А дальше громоздятся друг на друга консервные банки, мотки проволоки, электрические лампочки, оловянные солдатики, ванна, трубчатые потроха какого-то [318] бытового прибора и так далее и тому подобное в том же роде. Со стены скалит зубы грубо размалеванная красотка с рекламного щита, свисают какие-то рогожи…
Где-то здесь мне и сделалось дурно. И только потом я понял — почему.

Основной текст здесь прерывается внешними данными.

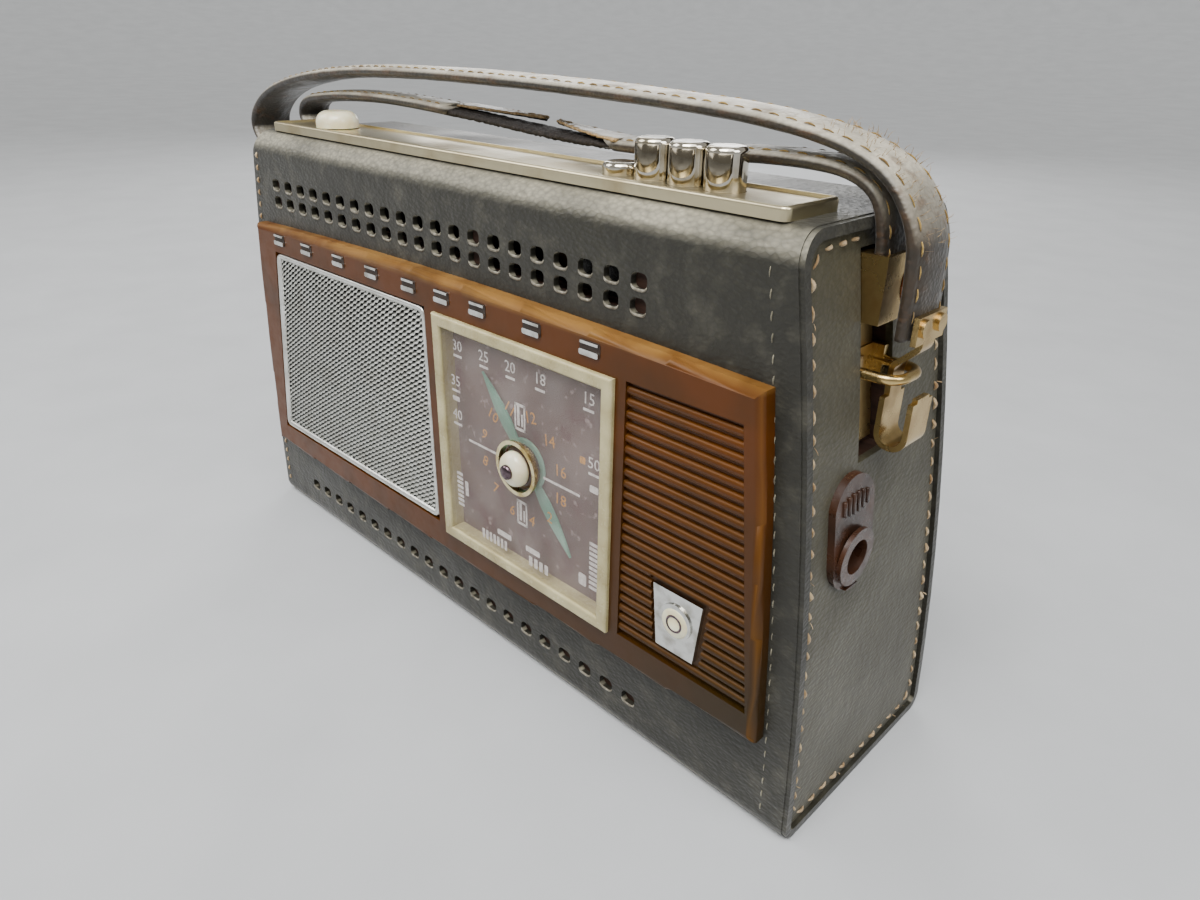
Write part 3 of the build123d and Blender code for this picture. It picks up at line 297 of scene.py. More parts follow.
def thread(name, colour, shade):
    """Waxed linen thread, two-ply, frayed at the holes: matt, with a twist across it."""
    material, tree, shader = new_finish(name, Sheen_Weight=0.3, Sheen_Roughness=0.5)
    place = add(tree, "ShaderNodeTexCoord").outputs["Object"]
    turned = add(tree, "ShaderNodeMapping", {"Vector": place, "Rotation": (0.6, 0.6, 0.6)}).outputs[0]
    twist = add(tree, "ShaderNodeTexWave", {"Vector": turned, "Scale": 1000 / 3.0}).outputs[0]
    tint(tree, shader, linear(colour), [(patches(tree, 5, 0.4, 0.65), linear(shade)),
                                        (twist, linear(shade), 0.0, 0.4)])
    polish(tree, shader, twist, 0.75, 0.95)
    relief(tree, shader, [(twist, 0.06)])
    return material


def translucent_pointer():
    """Green polystyrene, thin enough for light to pass: pale where it lies over nothing."""
    material, tree, shader = new_finish("green_polystyrene", IOR=1.5, Alpha=0.72,
                                        Specular_IOR_Level=0.3)
    tint(tree, shader, linear("#6FA58C"), [(patches(tree, 10, 0.4, 0.6), linear("#93C0AA"))])
    polish(tree, shader, patches(tree, 3, 0.4, 0.7), 0.3, 0.45)
    return material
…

Этот вид искусства достигает желаемого воздействия не умением, а числом, массой, нахрапом. Если вы видите одиночный шедевр этого рода, он вряд ли вызывает у вас какие-нибудь эмоции, кроме недоумения. Наверное, поэтому фотографии отдельных достижений этого авангарда «современного» изобразительного искусства, даже превосходные по техническому исполнению, не дают и не могут дать ни малейшего представления о том, что такое поп-арт.
Одиночные экспонаты поп-арта, очевидно бессильны сломить естественное сопротивление психики человека, обладающего самым элементарным художественным вкусом.